A y regarder de près, on se rend compte que Sall se perd dans ses calculs. Et les emprisonnements, l’utilisation de la justice pour des règlements de comptes politiques ne font que rendre beaucoup plus remarquable son passif déjà si lourd. Et lui-même ne sait pas ce qui attend son camp au soir du 25 février 2024. Option périlleuse Le réveil pourrait être brutal pour lui et les siens si le tir n’est pas rectifié.
Les propos du ministre de la République Mbaye Ndiaye dans l’émission « Faram Facce » sur la Tfm affirmant que le pouvoir peut bien user et abuser de sa force pour réduire à néant l’opposition sont toxiques et repoussants mais ils ne surprennent pas ceux qui ont l’habitude de suivre ce politicien pleurnichard, peu charismatique.
Lors des élections locales de 2014, il avait clairement demandé à Khalifa Sall alors maire de Dakar, de renoncer à sa candidature pour permettre au candidat du pouvoir de prendre sa place. Khalifa n’obtempéra pas, participa, gagna. Il ne géra pas. Macky lui a mis les roues partout.
Amadou Ba son actuel candidat alors ministre de l’Économie et des finances, avait complètement refusé un emprunt obligataire qui devait complètement changer le visage de la capitale sénégalaise. Accusé de détournements, l’édile de Dakar est envoyé en prison. Il perd sa mairie et son poste de député.
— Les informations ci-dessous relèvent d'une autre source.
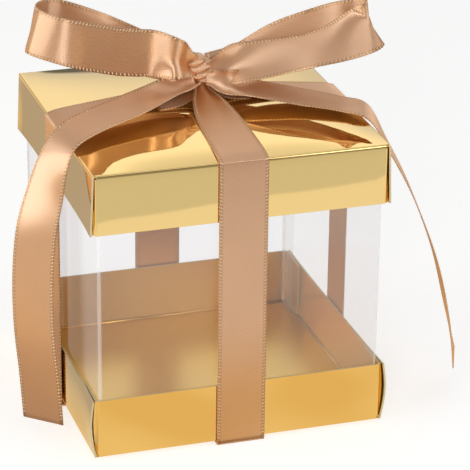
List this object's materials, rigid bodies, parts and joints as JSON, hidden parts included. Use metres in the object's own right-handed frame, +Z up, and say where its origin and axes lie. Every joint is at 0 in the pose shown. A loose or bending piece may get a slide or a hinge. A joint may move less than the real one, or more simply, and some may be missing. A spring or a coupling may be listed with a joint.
{
  "type": "favor box",
  "caption": "Small square gift box: foil card tray and lid on a clear sleeve, tied crosswise with a satin ribbon and a two-loop bow.",
  "frame": {"origin": "middle of the box's footprint, on the surface that it stands on", "axes": "+Z up through the knot, -Y towards the front pane, +X towards the right pane, which holds the sleeve's glued lap"},
  "size_m": [0.0947, 0.0612, 0.0838],
  "materials": {
    "foil_card": "gold mirror foil over board",
    "clear_sheet": "clear glossy PET sheet",
    "satin_ribbon": "double-face satin with stitched edges"
  },
  "bodies": {
    "base": {"tray": "foil_card", "ribbon_under_across": "satin_ribbon", "ribbon_under_through": "satin_ribbon"},
    "sleeve": {"sleeve": "clear_sheet"},
    "lid": {"lid": "foil_card"},
    "ribbon": {"ribbon_side_front": "satin_ribbon", "ribbon_side_back": "satin_ribbon", "ribbon_side_left": "satin_ribbon", "ribbon_side_right": "satin_ribbon", "ribbon_arm_front": "satin_ribbon", "ribbon_arm_back": "satin_ribbon", "ribbon_arm_left": "satin_ribbon", "ribbon_arm_right": "satin_ribbon", "knot": "satin_ribbon", "bow_loop_left": "satin_ribbon", "bow_loop_right": "satin_ribbon", "ribbon_tail_left": "satin_ribbon", "ribbon_tail_right": "satin_ribbon"}
  },
  "joints": [
    {"name": "sleeve_lift", "type": "slide", "parent": "base", "child": "sleeve", "axis": [0, 0, 1], "range_m": [0, 0.03]},
    {"name": "lid_lift", "type": "slide", "parent": "sleeve", "child": "lid", "axis": [0, 0, 1], "range_m": [0, 0.07]},
    {"name": "ribbon_lift", "type": "slide", "parent": "lid", "child": "ribbon", "axis": [0, 0, 1], "range_m": [0, 0.07]}
  ]
}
Un triomphe pour Ndiaye ? Un petit triomphe car il n’a pas empêché le camp de l’ennemi à abattre de rester maître de Dakar jusqu’aux locales dernières qui ont consacré le sacre de Barthélémy Dias soutenu par la coalition Yewwi Askan Wi avec comme chef de file un Ousmane Sonko au sommet de sa gloire, de sa popularité. Il est clair donc que la force du pouvoir, des gouvernants est à relativiser. La vraie force non surfaite est du côté du peuple.
Pourtant, Mbaye Ndiaye lui-même devait en être conscient. C’est grâce à la mobilisation du peuple contre Wade qu’il se trouve là où il est aujourd’hui. La fureur de l’ex-pouvoir n’a pas résisté à la vérité des urnes et à la détermination des Sénégalais. Maintenant, s’ils comptent rester au pouvoir contre vents et marées, tout le monde connaît l’issue dangereuse d’une telle option hasardeuse.